§ Problem to solve
Only the lines from the one containing "bowl_wall();" down to the one containing "obj.matrix_world = world" should be printed, exactly as they stand, ends included.

[Stored dataset items]
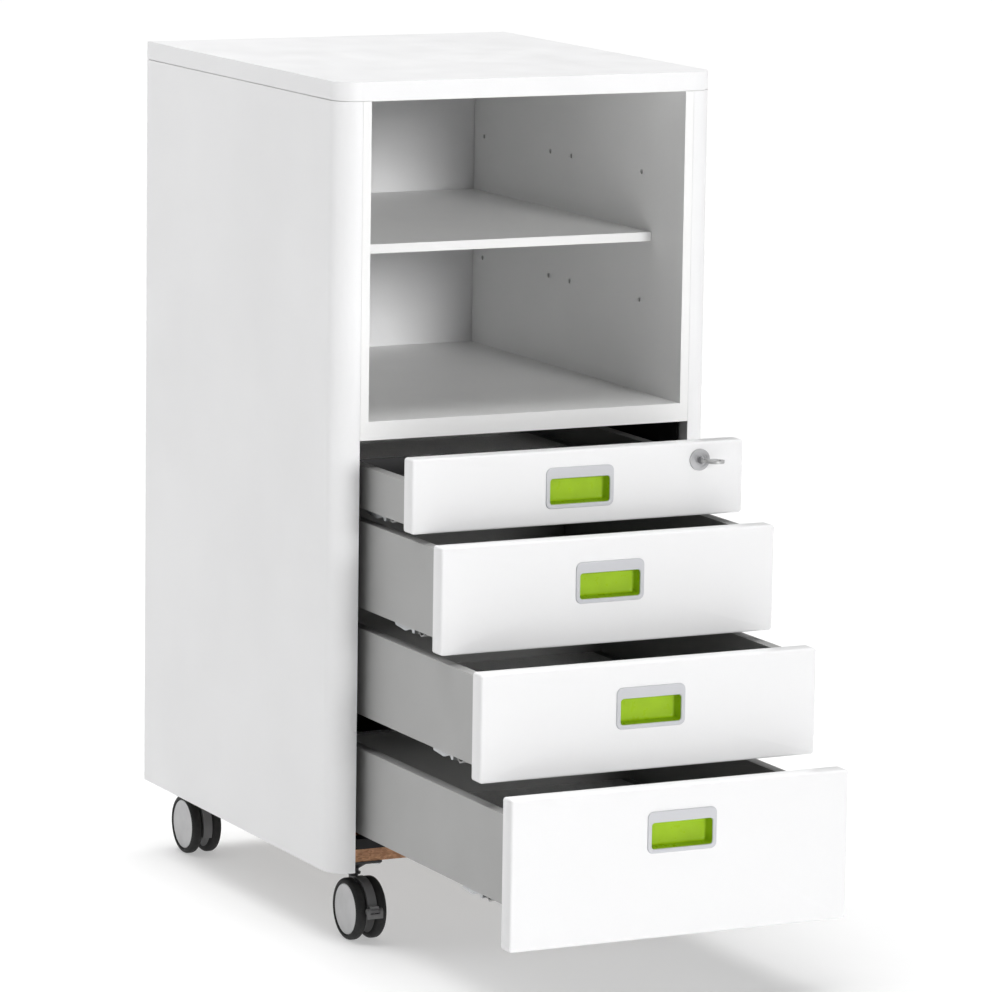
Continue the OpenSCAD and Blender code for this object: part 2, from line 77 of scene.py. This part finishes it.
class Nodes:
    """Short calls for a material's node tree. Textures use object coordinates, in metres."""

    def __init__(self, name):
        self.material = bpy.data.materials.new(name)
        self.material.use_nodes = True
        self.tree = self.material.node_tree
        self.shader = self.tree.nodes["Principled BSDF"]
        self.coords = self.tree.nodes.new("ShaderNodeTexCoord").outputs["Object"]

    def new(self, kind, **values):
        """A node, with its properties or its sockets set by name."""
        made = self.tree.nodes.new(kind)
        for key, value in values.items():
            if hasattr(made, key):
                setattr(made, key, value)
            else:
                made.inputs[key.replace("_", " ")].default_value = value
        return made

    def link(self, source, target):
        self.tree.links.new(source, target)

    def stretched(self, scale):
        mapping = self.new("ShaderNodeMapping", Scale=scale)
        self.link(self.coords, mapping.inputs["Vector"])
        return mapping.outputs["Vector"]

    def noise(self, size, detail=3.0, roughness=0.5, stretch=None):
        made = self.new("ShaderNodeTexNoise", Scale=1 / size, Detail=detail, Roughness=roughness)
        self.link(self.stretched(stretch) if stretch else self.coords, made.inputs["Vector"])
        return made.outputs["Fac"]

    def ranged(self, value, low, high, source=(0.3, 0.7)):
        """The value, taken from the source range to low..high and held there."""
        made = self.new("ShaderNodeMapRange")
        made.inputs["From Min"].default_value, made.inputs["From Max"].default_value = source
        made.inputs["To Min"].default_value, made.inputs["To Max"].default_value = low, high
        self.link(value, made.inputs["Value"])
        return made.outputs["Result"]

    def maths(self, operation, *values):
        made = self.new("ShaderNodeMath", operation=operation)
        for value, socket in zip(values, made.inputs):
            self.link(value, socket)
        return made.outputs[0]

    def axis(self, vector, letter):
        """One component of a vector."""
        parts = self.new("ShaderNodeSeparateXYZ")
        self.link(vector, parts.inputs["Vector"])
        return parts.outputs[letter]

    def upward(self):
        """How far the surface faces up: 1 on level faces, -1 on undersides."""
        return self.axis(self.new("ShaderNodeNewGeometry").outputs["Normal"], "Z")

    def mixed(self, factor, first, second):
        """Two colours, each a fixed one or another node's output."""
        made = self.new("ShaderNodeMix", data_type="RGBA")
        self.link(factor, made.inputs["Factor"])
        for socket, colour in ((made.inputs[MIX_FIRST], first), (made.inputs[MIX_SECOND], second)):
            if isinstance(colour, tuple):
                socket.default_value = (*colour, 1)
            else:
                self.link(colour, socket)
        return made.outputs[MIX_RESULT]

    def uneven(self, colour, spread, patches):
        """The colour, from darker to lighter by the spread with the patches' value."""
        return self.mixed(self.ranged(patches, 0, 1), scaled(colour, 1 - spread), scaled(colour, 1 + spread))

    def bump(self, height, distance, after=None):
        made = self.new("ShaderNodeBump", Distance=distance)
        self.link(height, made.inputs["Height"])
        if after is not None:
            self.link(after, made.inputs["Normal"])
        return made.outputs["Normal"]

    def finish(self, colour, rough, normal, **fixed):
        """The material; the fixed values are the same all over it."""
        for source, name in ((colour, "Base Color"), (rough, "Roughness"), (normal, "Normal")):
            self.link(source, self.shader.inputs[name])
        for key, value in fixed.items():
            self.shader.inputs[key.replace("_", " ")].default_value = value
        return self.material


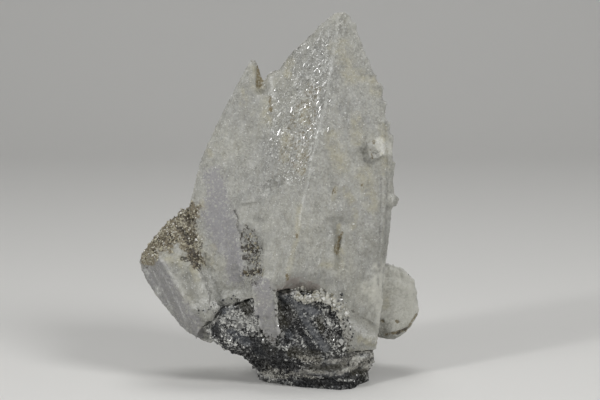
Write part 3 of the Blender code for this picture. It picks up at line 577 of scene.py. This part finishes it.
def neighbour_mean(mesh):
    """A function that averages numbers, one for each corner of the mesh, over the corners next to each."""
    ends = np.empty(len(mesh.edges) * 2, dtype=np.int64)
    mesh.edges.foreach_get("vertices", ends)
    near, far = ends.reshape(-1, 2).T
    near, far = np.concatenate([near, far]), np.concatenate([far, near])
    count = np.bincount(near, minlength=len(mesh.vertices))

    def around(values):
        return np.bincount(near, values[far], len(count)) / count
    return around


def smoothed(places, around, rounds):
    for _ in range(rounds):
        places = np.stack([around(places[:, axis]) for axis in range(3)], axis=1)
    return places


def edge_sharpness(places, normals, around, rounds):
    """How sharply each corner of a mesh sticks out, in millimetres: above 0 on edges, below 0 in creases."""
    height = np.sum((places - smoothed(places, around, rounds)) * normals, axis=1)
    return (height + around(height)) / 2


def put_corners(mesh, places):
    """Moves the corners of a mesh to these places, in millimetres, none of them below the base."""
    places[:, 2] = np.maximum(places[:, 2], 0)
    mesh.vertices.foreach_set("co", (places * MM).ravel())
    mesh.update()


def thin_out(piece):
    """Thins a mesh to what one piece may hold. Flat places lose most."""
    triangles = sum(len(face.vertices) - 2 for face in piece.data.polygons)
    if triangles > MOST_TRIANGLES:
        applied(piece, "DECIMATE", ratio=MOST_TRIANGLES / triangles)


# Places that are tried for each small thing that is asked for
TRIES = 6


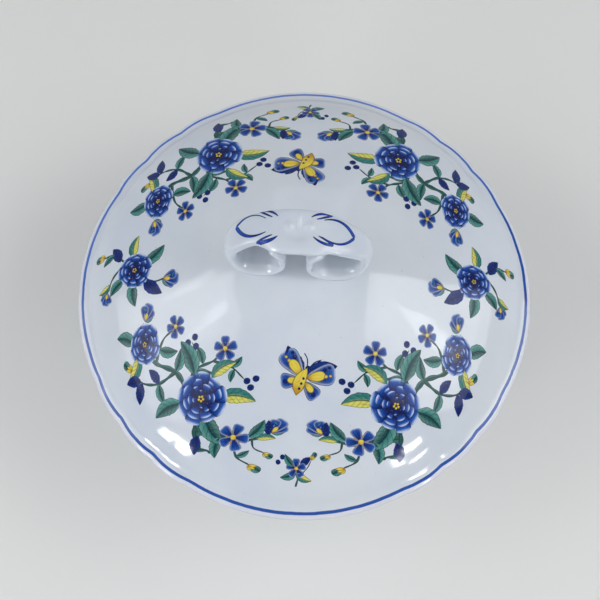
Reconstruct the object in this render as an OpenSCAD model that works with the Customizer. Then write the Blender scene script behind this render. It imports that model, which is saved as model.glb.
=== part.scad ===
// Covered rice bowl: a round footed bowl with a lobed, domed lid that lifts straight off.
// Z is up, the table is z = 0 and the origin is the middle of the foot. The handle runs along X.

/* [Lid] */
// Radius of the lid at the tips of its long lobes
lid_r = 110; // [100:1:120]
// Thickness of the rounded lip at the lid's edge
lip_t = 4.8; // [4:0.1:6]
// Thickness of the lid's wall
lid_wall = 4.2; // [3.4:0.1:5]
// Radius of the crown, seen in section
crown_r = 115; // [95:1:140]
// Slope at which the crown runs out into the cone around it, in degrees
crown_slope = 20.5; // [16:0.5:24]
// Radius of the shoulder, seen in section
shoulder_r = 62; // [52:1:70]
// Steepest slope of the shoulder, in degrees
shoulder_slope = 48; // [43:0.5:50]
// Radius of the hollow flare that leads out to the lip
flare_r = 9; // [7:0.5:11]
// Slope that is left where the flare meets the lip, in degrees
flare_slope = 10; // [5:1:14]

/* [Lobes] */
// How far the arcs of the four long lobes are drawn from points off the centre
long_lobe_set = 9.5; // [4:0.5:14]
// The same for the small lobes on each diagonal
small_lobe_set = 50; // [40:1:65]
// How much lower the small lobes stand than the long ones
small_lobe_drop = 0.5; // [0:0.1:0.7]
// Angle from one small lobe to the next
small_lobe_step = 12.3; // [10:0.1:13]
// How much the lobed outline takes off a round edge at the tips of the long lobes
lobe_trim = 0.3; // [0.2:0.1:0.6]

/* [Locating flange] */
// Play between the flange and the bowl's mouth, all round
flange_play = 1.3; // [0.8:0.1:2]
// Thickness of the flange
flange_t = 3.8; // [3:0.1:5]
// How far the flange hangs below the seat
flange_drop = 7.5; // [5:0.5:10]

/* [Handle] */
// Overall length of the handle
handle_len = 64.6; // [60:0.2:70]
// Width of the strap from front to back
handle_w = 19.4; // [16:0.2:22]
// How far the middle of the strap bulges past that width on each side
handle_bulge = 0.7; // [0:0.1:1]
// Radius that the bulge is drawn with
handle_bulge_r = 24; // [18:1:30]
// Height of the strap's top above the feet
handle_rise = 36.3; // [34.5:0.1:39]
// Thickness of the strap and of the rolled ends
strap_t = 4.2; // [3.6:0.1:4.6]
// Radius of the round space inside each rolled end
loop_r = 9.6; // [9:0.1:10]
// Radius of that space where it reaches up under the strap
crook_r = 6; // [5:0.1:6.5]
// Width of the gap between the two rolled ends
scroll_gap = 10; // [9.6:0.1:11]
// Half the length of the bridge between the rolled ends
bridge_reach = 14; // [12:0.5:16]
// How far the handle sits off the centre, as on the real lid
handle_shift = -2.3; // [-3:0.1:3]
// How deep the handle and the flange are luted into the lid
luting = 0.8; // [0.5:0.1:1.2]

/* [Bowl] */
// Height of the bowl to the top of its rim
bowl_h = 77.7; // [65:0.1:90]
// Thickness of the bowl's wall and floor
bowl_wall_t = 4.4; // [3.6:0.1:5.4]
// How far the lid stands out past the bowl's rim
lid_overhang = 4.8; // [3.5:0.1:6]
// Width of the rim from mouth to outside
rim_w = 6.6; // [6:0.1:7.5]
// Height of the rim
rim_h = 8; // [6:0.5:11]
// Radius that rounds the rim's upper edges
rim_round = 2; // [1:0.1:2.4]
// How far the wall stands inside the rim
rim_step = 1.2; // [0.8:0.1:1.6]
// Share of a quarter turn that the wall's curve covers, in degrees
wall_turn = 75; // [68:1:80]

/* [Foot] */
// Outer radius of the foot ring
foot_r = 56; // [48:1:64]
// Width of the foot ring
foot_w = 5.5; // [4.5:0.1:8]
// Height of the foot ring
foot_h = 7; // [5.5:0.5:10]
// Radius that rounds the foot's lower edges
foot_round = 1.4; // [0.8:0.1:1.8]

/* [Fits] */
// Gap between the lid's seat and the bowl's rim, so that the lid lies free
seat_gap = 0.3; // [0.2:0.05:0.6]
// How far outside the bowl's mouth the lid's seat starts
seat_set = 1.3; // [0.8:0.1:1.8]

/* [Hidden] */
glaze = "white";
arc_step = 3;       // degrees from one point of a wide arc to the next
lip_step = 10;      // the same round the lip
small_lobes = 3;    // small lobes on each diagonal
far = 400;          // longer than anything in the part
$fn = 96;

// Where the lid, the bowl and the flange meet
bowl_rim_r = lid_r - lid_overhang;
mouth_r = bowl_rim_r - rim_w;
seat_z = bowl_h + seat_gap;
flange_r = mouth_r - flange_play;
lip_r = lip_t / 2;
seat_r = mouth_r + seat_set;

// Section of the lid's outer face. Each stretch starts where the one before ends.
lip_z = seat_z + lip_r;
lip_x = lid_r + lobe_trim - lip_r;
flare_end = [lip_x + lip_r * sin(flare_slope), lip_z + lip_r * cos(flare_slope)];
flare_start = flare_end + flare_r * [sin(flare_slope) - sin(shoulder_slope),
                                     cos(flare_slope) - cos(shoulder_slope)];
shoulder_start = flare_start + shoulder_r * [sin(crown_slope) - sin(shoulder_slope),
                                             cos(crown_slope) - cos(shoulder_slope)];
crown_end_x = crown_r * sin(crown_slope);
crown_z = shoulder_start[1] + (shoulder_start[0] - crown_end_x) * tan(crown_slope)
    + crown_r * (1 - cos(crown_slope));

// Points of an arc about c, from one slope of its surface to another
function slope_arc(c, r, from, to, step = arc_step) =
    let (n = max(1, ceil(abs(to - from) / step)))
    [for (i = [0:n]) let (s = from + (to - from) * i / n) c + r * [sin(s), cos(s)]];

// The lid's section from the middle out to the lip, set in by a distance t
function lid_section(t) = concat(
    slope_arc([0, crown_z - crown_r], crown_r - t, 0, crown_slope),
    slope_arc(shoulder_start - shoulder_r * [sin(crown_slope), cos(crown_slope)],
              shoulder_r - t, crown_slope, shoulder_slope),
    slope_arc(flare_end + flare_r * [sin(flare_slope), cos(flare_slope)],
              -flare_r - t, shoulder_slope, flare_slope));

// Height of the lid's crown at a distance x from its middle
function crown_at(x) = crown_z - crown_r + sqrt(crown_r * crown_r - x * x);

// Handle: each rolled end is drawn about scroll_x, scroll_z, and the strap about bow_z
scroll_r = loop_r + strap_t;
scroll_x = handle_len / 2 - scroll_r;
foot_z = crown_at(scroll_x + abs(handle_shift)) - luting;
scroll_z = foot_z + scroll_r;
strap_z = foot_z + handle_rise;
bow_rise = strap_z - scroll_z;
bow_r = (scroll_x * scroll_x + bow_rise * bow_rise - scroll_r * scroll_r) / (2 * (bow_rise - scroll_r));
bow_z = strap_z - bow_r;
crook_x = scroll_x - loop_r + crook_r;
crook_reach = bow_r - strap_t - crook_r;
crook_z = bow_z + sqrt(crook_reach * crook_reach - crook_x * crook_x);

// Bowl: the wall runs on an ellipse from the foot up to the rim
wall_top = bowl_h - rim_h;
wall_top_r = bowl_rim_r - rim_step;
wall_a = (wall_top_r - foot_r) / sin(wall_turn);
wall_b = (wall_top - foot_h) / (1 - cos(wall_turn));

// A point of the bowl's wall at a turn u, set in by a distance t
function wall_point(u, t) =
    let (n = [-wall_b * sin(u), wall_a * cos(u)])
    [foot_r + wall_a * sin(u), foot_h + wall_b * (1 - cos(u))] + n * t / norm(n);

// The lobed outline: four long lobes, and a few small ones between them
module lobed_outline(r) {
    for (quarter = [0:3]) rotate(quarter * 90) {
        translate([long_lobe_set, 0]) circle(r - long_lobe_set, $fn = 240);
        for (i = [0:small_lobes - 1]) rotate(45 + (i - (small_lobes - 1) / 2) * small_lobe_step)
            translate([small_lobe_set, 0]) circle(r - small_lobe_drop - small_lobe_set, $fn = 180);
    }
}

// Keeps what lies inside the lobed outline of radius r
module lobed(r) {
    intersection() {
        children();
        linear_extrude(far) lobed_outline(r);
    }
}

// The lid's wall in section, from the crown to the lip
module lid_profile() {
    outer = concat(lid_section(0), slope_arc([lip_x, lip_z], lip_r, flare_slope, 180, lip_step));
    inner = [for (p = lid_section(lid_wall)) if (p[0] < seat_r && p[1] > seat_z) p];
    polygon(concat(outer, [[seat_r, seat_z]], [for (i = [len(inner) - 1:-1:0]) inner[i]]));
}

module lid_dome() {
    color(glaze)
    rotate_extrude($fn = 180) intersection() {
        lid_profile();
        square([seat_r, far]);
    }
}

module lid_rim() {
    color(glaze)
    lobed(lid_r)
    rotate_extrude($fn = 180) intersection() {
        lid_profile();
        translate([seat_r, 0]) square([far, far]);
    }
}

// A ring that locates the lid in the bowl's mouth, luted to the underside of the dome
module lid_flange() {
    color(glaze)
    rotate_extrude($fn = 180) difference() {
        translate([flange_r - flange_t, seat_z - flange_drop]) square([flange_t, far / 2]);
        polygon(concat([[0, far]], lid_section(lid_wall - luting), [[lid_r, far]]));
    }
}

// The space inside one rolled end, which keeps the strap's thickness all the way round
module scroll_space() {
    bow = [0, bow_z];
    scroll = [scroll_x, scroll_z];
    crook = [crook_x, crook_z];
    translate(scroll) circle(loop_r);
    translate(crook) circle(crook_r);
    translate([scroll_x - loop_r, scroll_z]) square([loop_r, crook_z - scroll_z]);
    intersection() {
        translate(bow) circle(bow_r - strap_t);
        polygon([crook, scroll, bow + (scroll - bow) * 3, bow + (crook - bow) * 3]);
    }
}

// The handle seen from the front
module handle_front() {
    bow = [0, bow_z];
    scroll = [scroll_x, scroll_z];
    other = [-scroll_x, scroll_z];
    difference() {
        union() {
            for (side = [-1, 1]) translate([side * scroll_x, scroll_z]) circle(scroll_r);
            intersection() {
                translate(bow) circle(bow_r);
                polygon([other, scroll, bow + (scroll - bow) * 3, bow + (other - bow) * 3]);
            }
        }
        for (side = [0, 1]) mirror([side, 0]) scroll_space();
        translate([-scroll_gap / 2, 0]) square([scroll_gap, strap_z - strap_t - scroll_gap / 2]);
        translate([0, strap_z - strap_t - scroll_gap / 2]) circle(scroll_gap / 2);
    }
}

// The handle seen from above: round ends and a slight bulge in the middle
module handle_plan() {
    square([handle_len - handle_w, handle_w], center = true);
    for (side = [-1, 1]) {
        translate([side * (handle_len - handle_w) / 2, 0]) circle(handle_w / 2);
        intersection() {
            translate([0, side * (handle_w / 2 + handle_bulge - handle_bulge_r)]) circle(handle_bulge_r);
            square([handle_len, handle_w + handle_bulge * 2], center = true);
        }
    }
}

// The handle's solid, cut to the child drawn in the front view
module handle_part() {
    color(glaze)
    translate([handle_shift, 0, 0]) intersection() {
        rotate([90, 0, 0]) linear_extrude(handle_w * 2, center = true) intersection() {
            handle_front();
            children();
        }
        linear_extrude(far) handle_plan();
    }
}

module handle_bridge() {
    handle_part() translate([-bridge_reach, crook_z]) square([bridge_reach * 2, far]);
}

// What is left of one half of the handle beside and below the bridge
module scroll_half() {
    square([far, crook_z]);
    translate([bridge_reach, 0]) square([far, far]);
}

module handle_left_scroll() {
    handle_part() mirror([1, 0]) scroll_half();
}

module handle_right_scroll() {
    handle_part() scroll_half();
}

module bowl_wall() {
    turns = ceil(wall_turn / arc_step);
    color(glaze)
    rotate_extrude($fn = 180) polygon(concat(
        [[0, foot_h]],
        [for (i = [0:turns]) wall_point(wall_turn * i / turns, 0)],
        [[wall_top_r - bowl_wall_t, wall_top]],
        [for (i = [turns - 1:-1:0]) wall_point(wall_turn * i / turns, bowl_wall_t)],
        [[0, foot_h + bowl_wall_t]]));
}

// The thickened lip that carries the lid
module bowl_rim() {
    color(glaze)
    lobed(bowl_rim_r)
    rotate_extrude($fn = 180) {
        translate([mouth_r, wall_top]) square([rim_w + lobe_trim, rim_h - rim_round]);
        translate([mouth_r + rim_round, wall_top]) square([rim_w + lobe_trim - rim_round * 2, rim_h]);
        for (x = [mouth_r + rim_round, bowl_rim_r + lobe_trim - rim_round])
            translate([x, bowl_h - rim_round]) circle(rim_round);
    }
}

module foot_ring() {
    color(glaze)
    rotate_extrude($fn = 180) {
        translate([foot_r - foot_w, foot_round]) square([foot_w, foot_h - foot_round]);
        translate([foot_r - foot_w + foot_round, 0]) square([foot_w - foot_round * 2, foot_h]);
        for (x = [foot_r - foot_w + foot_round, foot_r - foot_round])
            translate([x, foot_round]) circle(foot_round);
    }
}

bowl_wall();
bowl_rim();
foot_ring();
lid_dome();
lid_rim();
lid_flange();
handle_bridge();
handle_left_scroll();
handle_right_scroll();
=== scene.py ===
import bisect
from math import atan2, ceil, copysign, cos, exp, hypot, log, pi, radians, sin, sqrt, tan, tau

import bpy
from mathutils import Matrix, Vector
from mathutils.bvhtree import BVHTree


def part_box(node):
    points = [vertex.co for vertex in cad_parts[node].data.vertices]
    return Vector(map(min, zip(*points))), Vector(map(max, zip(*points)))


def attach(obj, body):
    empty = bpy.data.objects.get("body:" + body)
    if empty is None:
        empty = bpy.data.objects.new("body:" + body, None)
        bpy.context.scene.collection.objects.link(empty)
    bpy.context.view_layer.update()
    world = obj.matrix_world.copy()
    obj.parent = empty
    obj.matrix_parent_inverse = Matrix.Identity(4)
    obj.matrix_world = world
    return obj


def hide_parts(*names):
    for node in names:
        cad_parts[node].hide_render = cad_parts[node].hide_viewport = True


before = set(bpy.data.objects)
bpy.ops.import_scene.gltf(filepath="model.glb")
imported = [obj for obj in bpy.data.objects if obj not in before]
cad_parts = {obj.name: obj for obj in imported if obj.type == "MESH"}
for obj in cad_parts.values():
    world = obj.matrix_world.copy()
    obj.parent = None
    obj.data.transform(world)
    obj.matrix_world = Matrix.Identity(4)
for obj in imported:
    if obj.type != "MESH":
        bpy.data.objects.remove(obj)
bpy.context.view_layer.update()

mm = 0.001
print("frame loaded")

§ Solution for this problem
bowl_wall();
bowl_rim();
foot_ring();
lid_dome();
lid_rim();
lid_flange();
handle_bridge();
handle_left_scroll();
handle_right_scroll();
=== scene.py ===
import bisect
from math import atan2, ceil, copysign, cos, exp, hypot, log, pi, radians, sin, sqrt, tan, tau

import bpy
from mathutils import Matrix, Vector
from mathutils.bvhtree import BVHTree


def part_box(node):
    points = [vertex.co for vertex in cad_parts[node].data.vertices]
    return Vector(map(min, zip(*points))), Vector(map(max, zip(*points)))


def attach(obj, body):
    empty = bpy.data.objects.get("body:" + body)
    if empty is None:
        empty = bpy.data.objects.new("body:" + body, None)
        bpy.context.scene.collection.objects.link(empty)
    bpy.context.view_layer.update()
    world = obj.matrix_world.copy()
    obj.parent = empty
    obj.matrix_parent_inverse = Matrix.Identity(4)
    obj.matrix_world = world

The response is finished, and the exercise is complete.